# Resizing a Linux ( Ubuntu) partition



## shamal

I have dual booted 2 machines at home ( training the kids and me on Linux!) They are running great ! I need to resize one of the Linux partitions. Can anyone give me directions/instructions? Partition Magic isn't gonna work here.

thanks for any help


----------



## Skie

Download the ISO for the GParted Live CD. It's similar to Partition Magic. http://gparted.sourceforge.net/livecd.php


----------



## shamal

Thanks Skie, I'm on it!


----------



## mackditty

the gparted and clonezilla live cd works best for me depending on the computer. make sure to shrink your #1 partition to correct size, from left to right, then resize your linux partion from left to right also to take up unallocated space


----------



## shamal

Mackditty: Thanks for your note. I'm simply trying to reduce the size of the Linux partition and add it back to the Windows. Does your note refer to adding a third?


----------



## mackditty

im sorry, i misread that you wanted a bigger linux partition.
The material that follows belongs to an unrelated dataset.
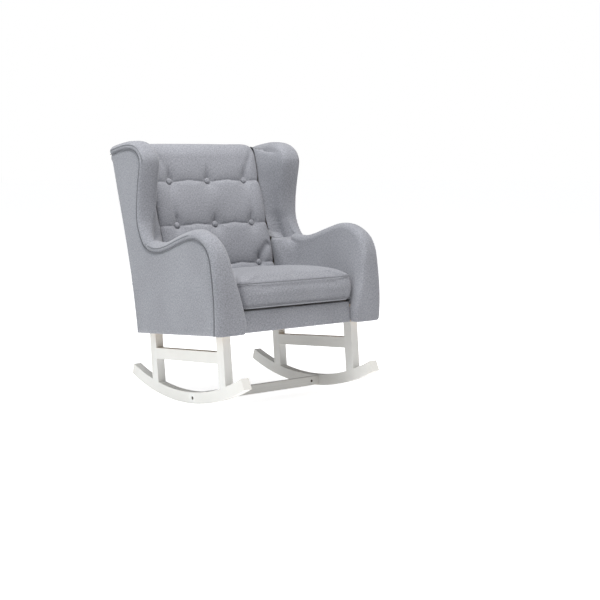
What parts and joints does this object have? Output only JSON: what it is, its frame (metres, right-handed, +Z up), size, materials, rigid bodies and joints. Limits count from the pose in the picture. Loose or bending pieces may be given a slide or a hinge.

in this case i would use the live cd, gparted clonezilla works for me(only version that will boot on my dell and my hp) skie posted the link above.

grab your linux partition at the start, drag it to the right until its the size you want it. hit apply. then grab your windows partition at the end(right side) and drag it to cover over your new unallocated space that used to be linux. hit apply.

this can be a scary operation the first time you do it, and mostly any time you do it, so i recommend a backup before.


----------



## shamal

Thanks for the note, I'll back up carefully before I run. I've never partitioned off a cd before !!


----------



## shamal

Thanks to Skie and Macditty, the G parted disk worked great! I must have gotten a new version, no slider, you just enter your numbers for size and off it goes> Easy like pie and thanks to you both !! 
Note to others: It takes a while, so leave some time for the machine to resize 2 partitions, 3+ hours in my case.
PS: I used Deepburn on this job and it worked very good, thanks to the guy who posted that one elsewhere !! Been having issues with Nero.


----------